▶ Task instructions: Each line from the one containing "and the inside" through the one containing "imported = [obj" is to be retyped exactly, both end lines included, and all other lines left out.

· · ·

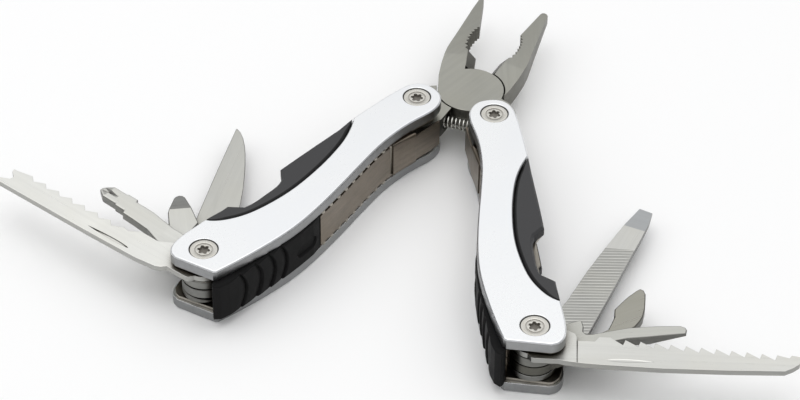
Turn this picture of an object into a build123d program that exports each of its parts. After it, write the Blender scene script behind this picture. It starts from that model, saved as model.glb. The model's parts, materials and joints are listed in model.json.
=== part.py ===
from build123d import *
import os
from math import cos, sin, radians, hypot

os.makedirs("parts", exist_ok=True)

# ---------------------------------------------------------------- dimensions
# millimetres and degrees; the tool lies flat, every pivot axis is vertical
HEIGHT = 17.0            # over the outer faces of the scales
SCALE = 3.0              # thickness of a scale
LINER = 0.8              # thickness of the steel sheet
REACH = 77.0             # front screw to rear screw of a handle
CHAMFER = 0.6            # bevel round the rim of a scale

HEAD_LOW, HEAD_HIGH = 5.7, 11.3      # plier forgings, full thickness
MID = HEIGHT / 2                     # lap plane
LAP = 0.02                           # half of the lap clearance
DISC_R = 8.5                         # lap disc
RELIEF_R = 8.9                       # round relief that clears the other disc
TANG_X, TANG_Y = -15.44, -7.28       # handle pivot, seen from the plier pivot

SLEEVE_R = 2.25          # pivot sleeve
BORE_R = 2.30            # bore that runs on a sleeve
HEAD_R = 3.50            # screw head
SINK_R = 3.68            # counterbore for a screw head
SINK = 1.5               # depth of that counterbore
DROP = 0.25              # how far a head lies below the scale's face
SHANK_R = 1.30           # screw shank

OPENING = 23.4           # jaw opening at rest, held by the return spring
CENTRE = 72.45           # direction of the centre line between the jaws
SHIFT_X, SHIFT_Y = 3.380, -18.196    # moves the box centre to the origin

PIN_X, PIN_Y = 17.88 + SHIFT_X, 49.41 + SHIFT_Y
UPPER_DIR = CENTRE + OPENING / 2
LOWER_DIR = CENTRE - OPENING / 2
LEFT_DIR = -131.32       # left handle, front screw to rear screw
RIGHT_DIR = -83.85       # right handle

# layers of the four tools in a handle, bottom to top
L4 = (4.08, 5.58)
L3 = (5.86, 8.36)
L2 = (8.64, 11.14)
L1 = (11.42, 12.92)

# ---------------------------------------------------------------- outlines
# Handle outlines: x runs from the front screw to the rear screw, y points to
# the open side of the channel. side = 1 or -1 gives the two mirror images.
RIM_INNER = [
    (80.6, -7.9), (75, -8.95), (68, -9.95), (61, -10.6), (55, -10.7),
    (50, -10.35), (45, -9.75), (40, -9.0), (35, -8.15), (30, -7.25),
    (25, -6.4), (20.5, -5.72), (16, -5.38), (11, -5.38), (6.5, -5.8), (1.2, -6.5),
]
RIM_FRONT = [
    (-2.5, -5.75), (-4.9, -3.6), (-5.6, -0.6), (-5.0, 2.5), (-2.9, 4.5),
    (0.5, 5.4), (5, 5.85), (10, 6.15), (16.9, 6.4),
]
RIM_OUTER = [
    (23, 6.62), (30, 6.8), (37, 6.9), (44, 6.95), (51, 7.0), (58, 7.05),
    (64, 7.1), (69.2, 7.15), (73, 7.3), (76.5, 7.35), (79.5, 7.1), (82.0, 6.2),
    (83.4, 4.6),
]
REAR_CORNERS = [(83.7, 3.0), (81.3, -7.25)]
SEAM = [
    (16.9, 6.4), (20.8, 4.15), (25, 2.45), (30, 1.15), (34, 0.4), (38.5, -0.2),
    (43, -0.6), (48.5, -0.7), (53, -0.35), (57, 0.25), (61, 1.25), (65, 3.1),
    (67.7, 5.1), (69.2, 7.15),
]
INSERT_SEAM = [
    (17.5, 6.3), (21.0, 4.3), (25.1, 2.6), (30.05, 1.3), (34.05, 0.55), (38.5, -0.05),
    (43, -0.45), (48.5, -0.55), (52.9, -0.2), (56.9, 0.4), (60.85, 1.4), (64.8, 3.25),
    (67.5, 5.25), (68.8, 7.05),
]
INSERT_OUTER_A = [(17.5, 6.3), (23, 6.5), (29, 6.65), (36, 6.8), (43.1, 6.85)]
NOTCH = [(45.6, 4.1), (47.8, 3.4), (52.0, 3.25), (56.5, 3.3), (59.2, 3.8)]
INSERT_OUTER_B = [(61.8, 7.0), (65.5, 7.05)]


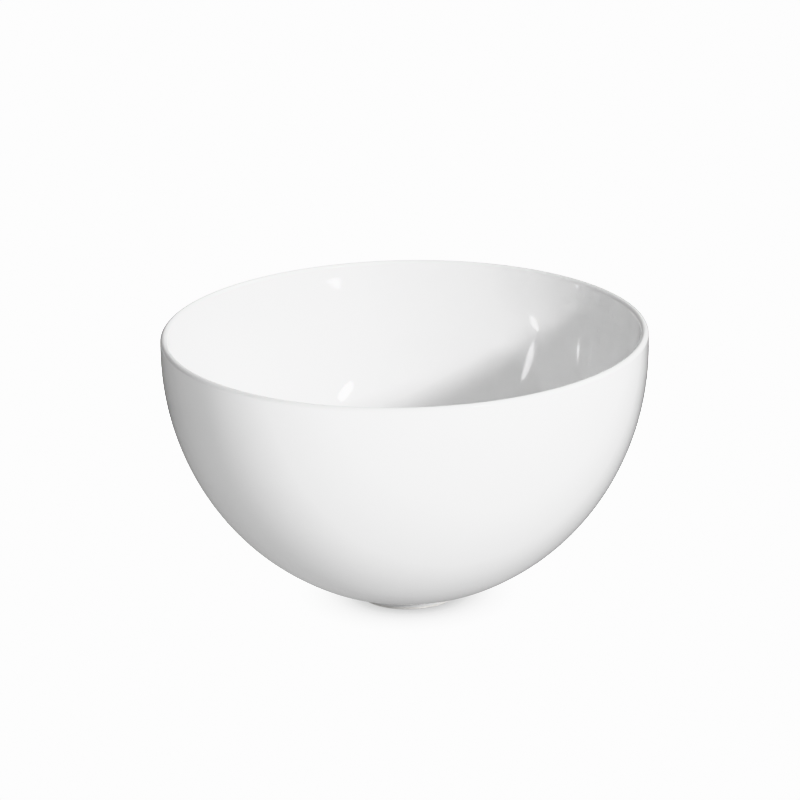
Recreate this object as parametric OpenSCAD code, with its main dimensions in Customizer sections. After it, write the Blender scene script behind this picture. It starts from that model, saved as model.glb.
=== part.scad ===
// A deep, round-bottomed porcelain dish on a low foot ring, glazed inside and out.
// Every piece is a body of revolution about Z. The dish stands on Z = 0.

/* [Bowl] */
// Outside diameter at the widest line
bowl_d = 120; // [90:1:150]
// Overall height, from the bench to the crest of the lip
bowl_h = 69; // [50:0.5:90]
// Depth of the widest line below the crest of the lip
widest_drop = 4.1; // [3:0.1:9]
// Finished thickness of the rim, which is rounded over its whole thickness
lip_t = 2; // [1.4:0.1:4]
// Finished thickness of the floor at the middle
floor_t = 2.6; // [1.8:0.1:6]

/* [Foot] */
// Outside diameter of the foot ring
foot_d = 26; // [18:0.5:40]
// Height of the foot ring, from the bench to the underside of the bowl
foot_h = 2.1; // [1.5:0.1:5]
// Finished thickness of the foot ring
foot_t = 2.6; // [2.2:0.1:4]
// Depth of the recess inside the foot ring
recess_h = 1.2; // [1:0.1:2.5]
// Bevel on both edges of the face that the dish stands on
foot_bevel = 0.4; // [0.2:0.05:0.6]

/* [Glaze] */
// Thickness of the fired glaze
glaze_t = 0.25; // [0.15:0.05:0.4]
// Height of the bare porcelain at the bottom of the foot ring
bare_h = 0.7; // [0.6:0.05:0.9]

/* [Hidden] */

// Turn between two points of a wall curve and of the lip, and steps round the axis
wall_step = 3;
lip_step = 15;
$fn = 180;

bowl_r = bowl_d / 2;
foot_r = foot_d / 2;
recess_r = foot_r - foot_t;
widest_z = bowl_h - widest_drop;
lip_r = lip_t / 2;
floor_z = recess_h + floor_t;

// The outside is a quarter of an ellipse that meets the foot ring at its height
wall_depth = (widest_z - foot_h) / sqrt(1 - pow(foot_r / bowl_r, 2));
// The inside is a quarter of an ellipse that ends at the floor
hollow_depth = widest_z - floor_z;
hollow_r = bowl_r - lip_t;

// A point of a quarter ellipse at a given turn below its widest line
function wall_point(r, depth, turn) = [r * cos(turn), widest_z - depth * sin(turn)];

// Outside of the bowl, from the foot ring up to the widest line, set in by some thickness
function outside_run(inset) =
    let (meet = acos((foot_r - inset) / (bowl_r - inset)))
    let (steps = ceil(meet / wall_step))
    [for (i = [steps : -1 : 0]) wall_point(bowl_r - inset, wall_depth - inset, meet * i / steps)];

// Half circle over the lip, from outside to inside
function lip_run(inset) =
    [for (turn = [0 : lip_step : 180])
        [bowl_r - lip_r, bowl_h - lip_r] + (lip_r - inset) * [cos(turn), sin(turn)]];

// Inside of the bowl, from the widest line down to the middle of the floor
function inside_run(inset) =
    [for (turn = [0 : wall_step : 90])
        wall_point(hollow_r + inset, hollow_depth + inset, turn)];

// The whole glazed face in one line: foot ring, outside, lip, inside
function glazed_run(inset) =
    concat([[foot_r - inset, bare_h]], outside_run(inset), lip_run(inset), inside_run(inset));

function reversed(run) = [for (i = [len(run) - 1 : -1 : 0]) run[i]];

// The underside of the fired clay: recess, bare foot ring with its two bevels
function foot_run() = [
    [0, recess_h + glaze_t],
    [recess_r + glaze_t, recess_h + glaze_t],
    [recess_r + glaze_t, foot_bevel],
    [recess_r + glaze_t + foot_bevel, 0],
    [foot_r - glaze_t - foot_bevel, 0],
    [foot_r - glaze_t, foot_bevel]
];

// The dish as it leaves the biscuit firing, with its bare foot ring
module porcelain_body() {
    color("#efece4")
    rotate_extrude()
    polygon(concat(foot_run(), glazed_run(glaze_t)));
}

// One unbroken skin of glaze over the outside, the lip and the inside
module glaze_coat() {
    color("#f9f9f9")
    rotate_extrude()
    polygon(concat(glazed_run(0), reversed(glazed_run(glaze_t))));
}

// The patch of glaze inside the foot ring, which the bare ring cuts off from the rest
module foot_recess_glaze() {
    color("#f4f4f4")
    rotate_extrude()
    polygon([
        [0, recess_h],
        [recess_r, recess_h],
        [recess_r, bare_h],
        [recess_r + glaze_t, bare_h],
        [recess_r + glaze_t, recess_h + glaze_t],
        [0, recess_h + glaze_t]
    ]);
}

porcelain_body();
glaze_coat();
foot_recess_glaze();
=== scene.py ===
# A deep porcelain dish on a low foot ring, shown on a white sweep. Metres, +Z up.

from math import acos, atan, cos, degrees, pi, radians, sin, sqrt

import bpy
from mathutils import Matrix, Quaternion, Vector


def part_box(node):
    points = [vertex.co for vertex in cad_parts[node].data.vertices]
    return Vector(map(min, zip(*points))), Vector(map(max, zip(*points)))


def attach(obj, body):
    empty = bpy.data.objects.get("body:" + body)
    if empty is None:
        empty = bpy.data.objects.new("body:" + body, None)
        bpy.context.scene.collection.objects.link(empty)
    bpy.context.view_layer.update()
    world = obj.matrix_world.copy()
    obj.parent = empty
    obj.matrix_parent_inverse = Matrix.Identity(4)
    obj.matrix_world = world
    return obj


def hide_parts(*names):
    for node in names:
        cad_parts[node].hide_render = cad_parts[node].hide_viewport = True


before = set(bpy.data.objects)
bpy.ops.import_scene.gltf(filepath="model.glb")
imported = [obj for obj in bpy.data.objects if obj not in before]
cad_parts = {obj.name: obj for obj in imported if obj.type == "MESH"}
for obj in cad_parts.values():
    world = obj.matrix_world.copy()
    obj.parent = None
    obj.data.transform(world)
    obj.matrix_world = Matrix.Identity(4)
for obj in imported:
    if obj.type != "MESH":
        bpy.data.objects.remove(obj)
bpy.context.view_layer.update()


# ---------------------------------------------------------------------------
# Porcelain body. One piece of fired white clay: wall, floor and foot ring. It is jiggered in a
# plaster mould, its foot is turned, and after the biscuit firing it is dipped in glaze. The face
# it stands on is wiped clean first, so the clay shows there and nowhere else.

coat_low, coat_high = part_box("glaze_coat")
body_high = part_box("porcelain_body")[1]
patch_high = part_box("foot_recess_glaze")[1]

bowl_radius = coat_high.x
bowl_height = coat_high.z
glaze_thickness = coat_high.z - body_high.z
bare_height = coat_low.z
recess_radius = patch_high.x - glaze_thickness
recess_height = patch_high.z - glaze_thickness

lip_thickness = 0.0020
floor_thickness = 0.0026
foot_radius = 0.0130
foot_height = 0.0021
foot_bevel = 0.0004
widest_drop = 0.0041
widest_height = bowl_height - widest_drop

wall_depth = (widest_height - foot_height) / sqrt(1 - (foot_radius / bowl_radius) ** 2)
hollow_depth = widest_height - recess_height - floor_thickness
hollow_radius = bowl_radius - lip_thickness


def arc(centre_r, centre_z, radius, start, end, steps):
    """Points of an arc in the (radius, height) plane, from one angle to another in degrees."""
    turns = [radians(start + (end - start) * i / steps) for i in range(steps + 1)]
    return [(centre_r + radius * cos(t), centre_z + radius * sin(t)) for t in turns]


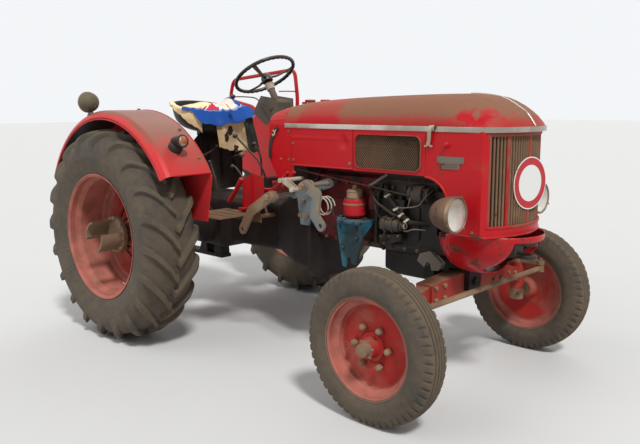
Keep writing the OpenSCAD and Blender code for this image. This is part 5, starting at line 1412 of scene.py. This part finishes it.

· · ·

▶ Answer:
// One unbroken skin of glaze over the outside, the lip and the inside
module glaze_coat() {
    color("#f9f9f9")
    rotate_extrude()
    polygon(concat(glazed_run(0), reversed(glazed_run(glaze_t))));
}

// The patch of glaze inside the foot ring, which the bare ring cuts off from the rest
module foot_recess_glaze() {
    color("#f4f4f4")
    rotate_extrude()
    polygon([
        [0, recess_h],
        [recess_r, recess_h],
        [recess_r, bare_h],
        [recess_r + glaze_t, bare_h],
        [recess_r + glaze_t, recess_h + glaze_t],
        [0, recess_h + glaze_t]
    ]);
}

porcelain_body();
glaze_coat();
foot_recess_glaze();
=== scene.py ===
# A deep porcelain dish on a low foot ring, shown on a white sweep. Metres, +Z up.

from math import acos, atan, cos, degrees, pi, radians, sin, sqrt

import bpy
from mathutils import Matrix, Quaternion, Vector


def part_box(node):
    points = [vertex.co for vertex in cad_parts[node].data.vertices]
    return Vector(map(min, zip(*points))), Vector(map(max, zip(*points)))


def attach(obj, body):
    empty = bpy.data.objects.get("body:" + body)
    if empty is None:
        empty = bpy.data.objects.new("body:" + body, None)
        bpy.context.scene.collection.objects.link(empty)
    bpy.context.view_layer.update()
    world = obj.matrix_world.copy()
    obj.parent = empty
    obj.matrix_parent_inverse = Matrix.Identity(4)
    obj.matrix_world = world
    return obj


def hide_parts(*names):
    for node in names:
        cad_parts[node].hide_render = cad_parts[node].hide_viewport = True


before = set(bpy.data.objects)
bpy.ops.import_scene.gltf(filepath="model.glb")
imported = [obj for obj in bpy.data.objects if obj not in before]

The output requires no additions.